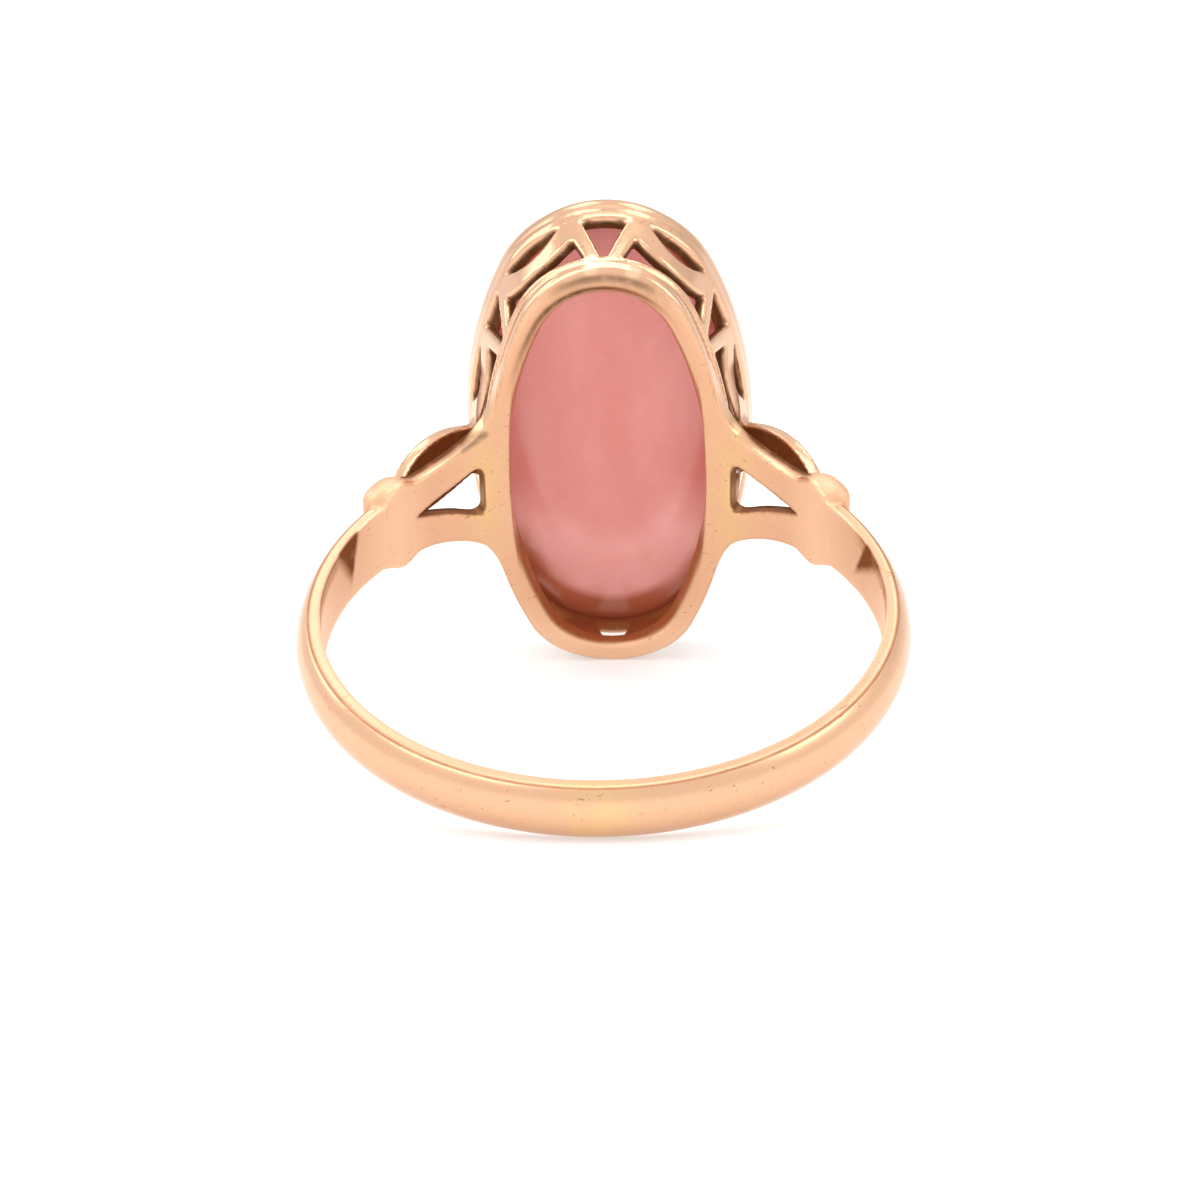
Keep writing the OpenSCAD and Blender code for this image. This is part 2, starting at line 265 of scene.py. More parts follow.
class SolderedForm:
    """Distances to the soldered metal of the head and shoulders, in millimetres."""

    # Outline of the shoulder behind the collar and along the arms: way towards the head, half width
    ARM_WAY = (-2.6, -1.2, -0.6, 0.45, 1.1, 1.6, 2.1, 2.7)
    ARM_HALF = (1.30, 1.38, 1.42, 1.68, 1.96, 2.30, 2.90, 3.90)
    # The gap between the arms: way towards the head, half width
    FORK_WAY = (-1.05, -0.5, 0.6, 1.3, 1.8)
    FORK_HALF = (0.0, 0.20, 0.58, 0.88, 0.98)
    FORK_END = 1.68
    # The arms run into the head as far as this angle from it
    ARM_END = math.radians(22.0)
    LEAF_HUB = (-0.65, 4.51)
    LEAF_FROM = math.radians(13.0)
    LEAF_TO = math.radians(54.0)
    # Piercing of the gallery
    VEE_HALF = 0.66
    VEE_FOOT = 0.10
    LENS_HALF = 0.98
    LENS_DROP = 0.66
    LENS_CORNER = 0.08
    CRESCENT_HALF = 1.83
    CRESCENT_PEAK = 1.46
    CRESCENT_TALL = 1.0
    CRESCENT_LOW = 0.36
    # Two fine lines run round the upper end of the rail's face: distance out from its inner edge
    LINES = (0.27, 0.76)
    LINE_DEPTH = 0.05
    LINE_HALF = 0.075
    # They start at this place along the finger and grow to full depth over this length
    LINES_FROM = 3.5
    LINES_GROW = 3.0
    # The gallery leans out more at the sides than at the ends
    SIDE_LEAN = 1.09
    END_LEAN = 0.85
    # The band starts under the main bead and the arms end there: angles from the bead's middle
    BAND_BEFORE = 0.035
    ARM_PAST = 0.07
    # The swept band takes over at a seam that lies this far past the second bead
    SEAM_PAST = math.radians(4.4)

    def __init__(self):
        self.band = sizes("ring_band")
        self.shoulder = sizes("ring_shoulder")
        self.head = sizes("ring_head")
        self.stone = sizes("ring_stone")
        self.oval = Oval(self.head)
        self.finger = self.band.finger
        self.band_out = self.finger + self.band.thick
        self.band_from = self.shoulder.collar - self.BAND_BEFORE
        self.rail_top = self.finger + self.head.rail_thick
        self.holes_top = self.finger + self.head.holes
        self.seat = self.finger + self.head.seat
        self.lean = self.head.flare / self.head.widest
        self.seam = self.shoulder.collar + self.shoulder.bead_2_turn + self.SEAM_PAST
        self.seam_y = (self.finger + self.band.thick / 2) * math.cos(self.seam)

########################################

In the listing above, reproduce the first line and each one after it through the line that contains "to the soldered".

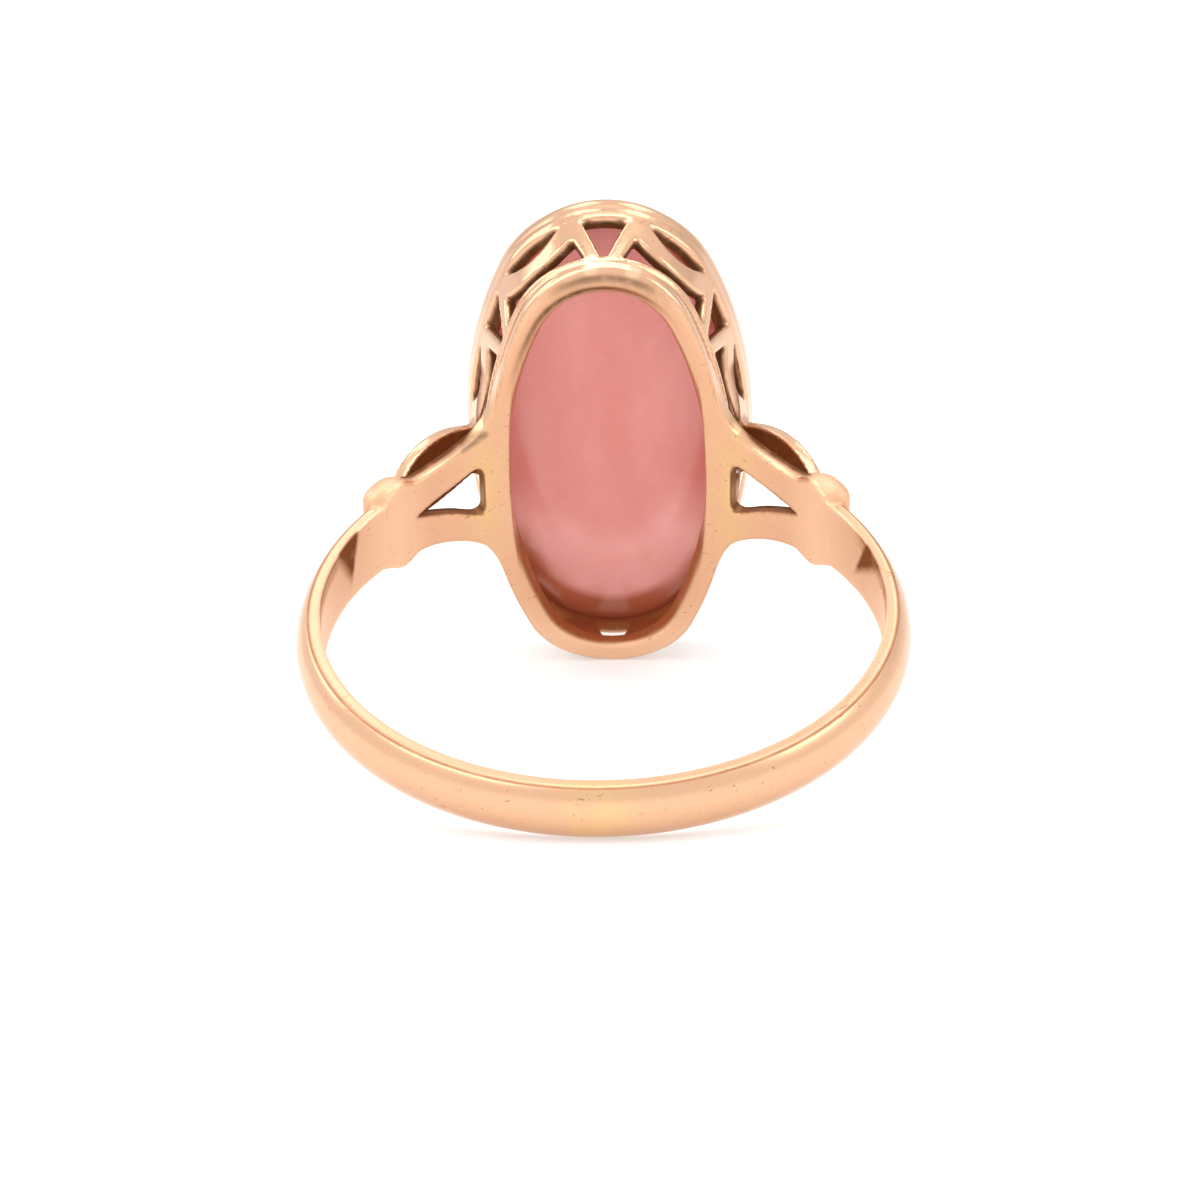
Keep writing the OpenSCAD and Blender code for this image. This is part 2, starting at line 265 of scene.py. More parts follow.
class SolderedForm:
    """Distances to the soldered metal of the head and shoulders, in millimetres."""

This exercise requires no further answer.